● **Given task**: Print the lines of the data, starting with the first, up to and including the line where "SCOOP_BELOW_TOP = 0.0035" appears.

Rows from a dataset
★ ★ ★ ★ ★ ★ ★
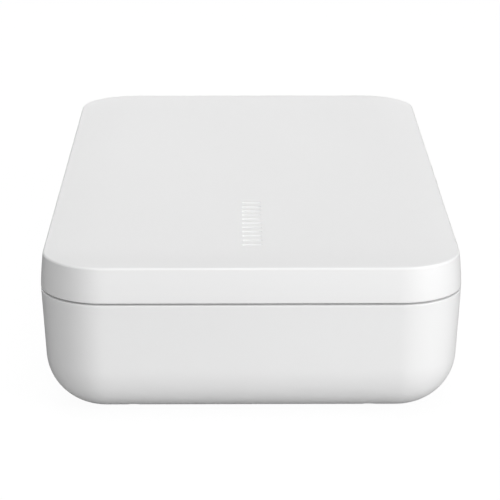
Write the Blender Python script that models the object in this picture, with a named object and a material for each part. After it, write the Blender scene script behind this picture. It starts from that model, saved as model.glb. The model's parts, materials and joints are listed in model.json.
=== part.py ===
"""Ultraviolet cleaning box for telephones: a two-lamp box with a hinged lid and a push button.

Lengths are in metres. X runs along the length, -Y is the front with the button, +Y the hinge side,
and +Z is up. The origin is the middle of the base shell's flat underside.
"""

import math

import bpy
from mathutils import Matrix, Vector

# Outer form of the closed box
LENGTH = 0.228
WIDTH = 0.128
HEIGHT = 0.049
CORNER_RADIUS = 0.020
LID_HEIGHT = 0.01192
SEAM_GAP = 0.0004
WALL = 0.0024
EDGE_ROUND = 0.0002
OVERRUN = 0.002
SEAT_GAP = 0.0003
HALF_LENGTH = LENGTH / 2
HALF_WIDTH = WIDTH / 2
SEAM_HEIGHT = HEIGHT - LID_HEIGHT

# Base shell
DRAFT_DEGREES = 3.1
BELLY_RADIUS = 0.0167
BASE_RIM = SEAM_HEIGHT - SEAM_GAP / 2
LID_RIM = SEAM_HEIGHT + SEAM_GAP / 2

# Lid shell
ROLL_WIDTH = 0.017
ROLL_DROP = 0.0008
LID_LEAN = 0.0007
RIM_RADIUS = 0.0008
SCOOP_WIDTH = 0.010
SCOOP_DEPTH = 0.0004
SCOOP_BELOW_TOP = 0.0035

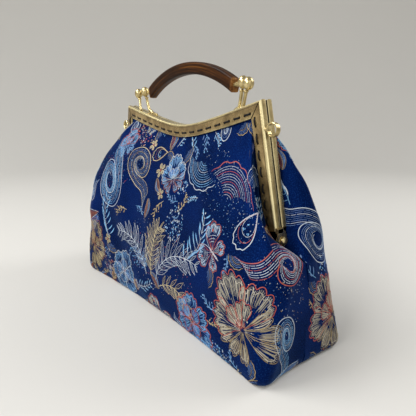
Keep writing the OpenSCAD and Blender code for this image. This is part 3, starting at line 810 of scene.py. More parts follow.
def frame_half(name, back, ear_x):
    """One half of the frame and its two hinge ears; back mirrors it across Y."""
    flip = np.array([1, -1 if back else 1, 1])
    points, faces = frame_sweep()
    half = mesh_object(name, points * flip, faces, BRASS)
    points, faces = flange_cutters()
    cut_holes(half, (points * flip, faces))
    tarnish_and_painted_light(half)
    outline = hull_outline(0, HINGE_Z, EAR_R, [[-Y_OUT + 0.2, 103.0], [-0.8, 103.0], [-Y_OUT + 0.2, 99.0]])
    ear = plate_x(outline, ear_x, ear_x + EAR_T)
    block = soft_box((leg_x(LEG_END_Z) - 1.0, -Y_OUT + 0.3, 99.5), (ear_x + EAR_T, -0.8, 103.2))
    points, faces = both_sides(joined([ear, block]))
    return [half, mesh_object(name + "_ears", points * flip, faces, BRASS)]


REAR_EAR_X = leg_x(LEG_END_Z) - 1.1
FRONT_EAR_X = REAR_EAR_X + 1.8
front_metal = frame_half("front_frame_visual", False, FRONT_EAR_X)
rear_metal = frame_half("rear_frame_visual", True, REAR_EAR_X)


def ball_part(centre, bead):
    """Egg-shaped ball: half an ellipse turned round, on a bead whose half ellipse stands off the axis."""
    r, h = BALL_SIZE[0] / 2, BALL_SIZE[2] / 2
    a = np.radians(np.linspace(-90, 90, 33))
    ball = turned(np.stack([r * np.cos(a), h * np.sin(a)], 1), centre, "z", 48)
    a = np.radians(np.linspace(-90, 90, 13))
    shape = np.concatenate([[[0, -1.1]], np.stack([0.5 + 1.55 * np.cos(a), 1.1 * np.sin(a)], 1), [[0, 1.1]]])
    return [ball, turned(shape, bead, "z", 32)]


def clasp_parts():
    """Front half's posts and outer balls; a post's route runs from the rail's wall up to the bead."""
    x, y, z = BALL_OUT
    bead = (84.2, -1.9, z - BALL_SIZE[2] / 2 - 0.6)
    foot = [[80.6, -2.9, rail_z(80.6) - 0.6], [82.0, -2.6, rail_z(82.0) + 1.2]]
    path = spline(foot + [[83.3, -2.2, 198.4], list(bead)], 8)
    post = tube(path, np.interp(np.linspace(0, 1, len(path)), [0, 0.15, 0.6, 1], [1.9, 1.5, 1.3, 1.5]), 20)
    return both_sides(joined(ball_part((x, y, z), bead) + [post]))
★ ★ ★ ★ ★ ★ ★
● **Response below**:
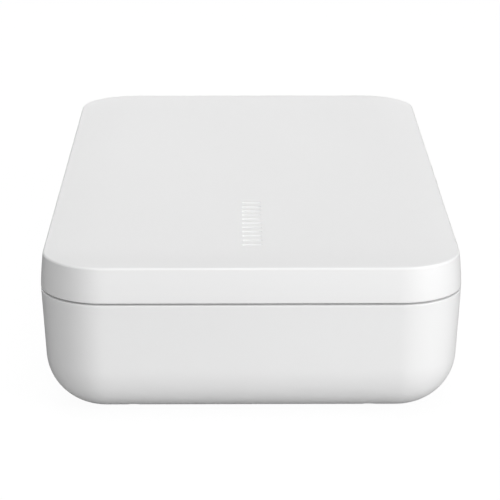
Write the Blender Python script that models the object in this picture, with a named object and a material for each part. After it, write the Blender scene script behind this picture. It starts from that model, saved as model.glb. The model's parts, materials and joints are listed in model.json.
=== part.py ===
"""Ultraviolet cleaning box for telephones: a two-lamp box with a hinged lid and a push button.

Lengths are in metres. X runs along the length, -Y is the front with the button, +Y the hinge side,
and +Z is up. The origin is the middle of the base shell's flat underside.
"""

import math

import bpy
from mathutils import Matrix, Vector

# Outer form of the closed box
LENGTH = 0.228
WIDTH = 0.128
HEIGHT = 0.049
CORNER_RADIUS = 0.020
LID_HEIGHT = 0.01192
SEAM_GAP = 0.0004
WALL = 0.0024
EDGE_ROUND = 0.0002
OVERRUN = 0.002
SEAT_GAP = 0.0003
HALF_LENGTH = LENGTH / 2
HALF_WIDTH = WIDTH / 2
SEAM_HEIGHT = HEIGHT - LID_HEIGHT

# Base shell
DRAFT_DEGREES = 3.1
BELLY_RADIUS = 0.0167
BASE_RIM = SEAM_HEIGHT - SEAM_GAP / 2
LID_RIM = SEAM_HEIGHT + SEAM_GAP / 2

# Lid shell
ROLL_WIDTH = 0.017
ROLL_DROP = 0.0008
LID_LEAN = 0.0007
RIM_RADIUS = 0.0008
SCOOP_WIDTH = 0.010
SCOOP_DEPTH = 0.0004
SCOOP_BELOW_TOP = 0.0035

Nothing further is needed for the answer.